There was no Pyrodex. The salesman explained the Pyrodex plant had blown up Jan. 27, 1977, taking the lifes of four men including Dan Pawlak, co-inventor of the black powder substitute. He added the store had black powder in stock. He fished a can of FFFg out of a red magazine. I forked over all my money and a little of Dad's. Finally I was set.
As soon as we finished the hour-long drive, I popped six caps on all the nipples to clean out any oil. I charged the revolver for the first time in the lee of the garage out of the cutting north wind. I used Crisco liberated from Mom's kitchen to seal the chambers. At last I put on the caps and lowered the hammer between two chambers.
It was an afternoon I'll never forget. The blue smoke and flame, prying stubborn caps off nipples, fishing cap particles out of the frame and hammer gap, the rotten-egg smell of burnt black powder, black and greasy fingers, powder grains blowing back into my eyes, and the unrelenting wind and cold--it was the first of many great shooting sessions with that revolver.

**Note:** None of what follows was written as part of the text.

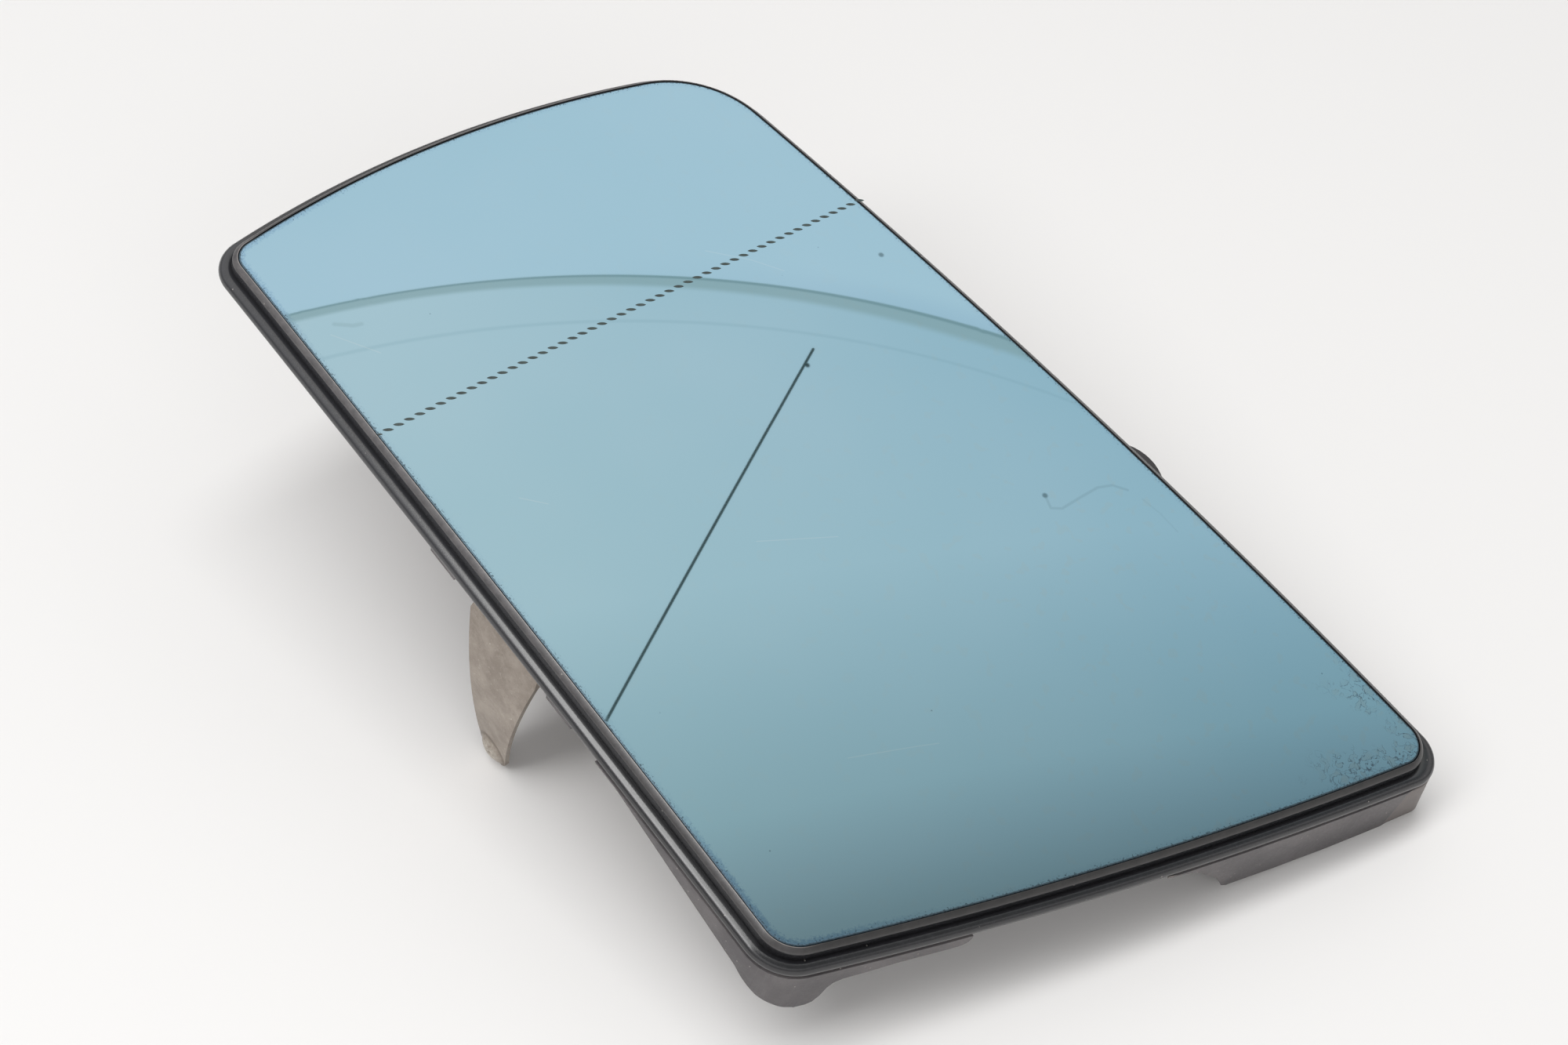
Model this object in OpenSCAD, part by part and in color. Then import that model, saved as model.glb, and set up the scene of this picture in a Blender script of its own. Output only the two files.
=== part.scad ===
// Car door mirror glass: convex pane in a moulded rim, on a carrier with a sprung steel bracket.
// The right door's pane is drawn in its own plane, X from the inner end to the outer end, Y from
// the lower edge to the upper edge and Z out of the front face. The left door's is its mirror
// image. The whole then leans back as it rests, on both bracket tips and on the foot at the
// inner upper corner.

/* [Door] */
// Door that the mirror belongs to
door = "left"; // [left, right]

/* [Outline of the glass] */
// Length of the lower edge between its corner points
lower_edge = 158.4; // [135:0.1:180]
// How far the outer lower corner lies below the inner one
outer_drop = 1.6; // [0:0.1:5]
// Height of the outer end between its corner points
outer_height = 101.4; // [90:0.2:112]
// How far the outer upper corner stands back from the lower one
outer_lean = 6.7; // [0:0.1:16]
// Height of the inner upper corner point over the lower edge
inner_height = 122.5; // [112:0.5:134]
// How far the inner end leans out to its upper corner
inner_lean = 32.9; // [20:0.1:42]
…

I still have it along with the holster, flask and mold I bought from the Hodgdons. The blue is almost gone, the grips are dinged, the rifling is worn, and the silver plate is completely gone from the brass backstrap and trigger guard. I'm hanging onto that old iron until death parts us. I can't say that about most of my finer, up-to-date firearms.
The 1851 Colt Navy, the revolver Elmer Keith cut his teeth on, was my portal into the shooting sports.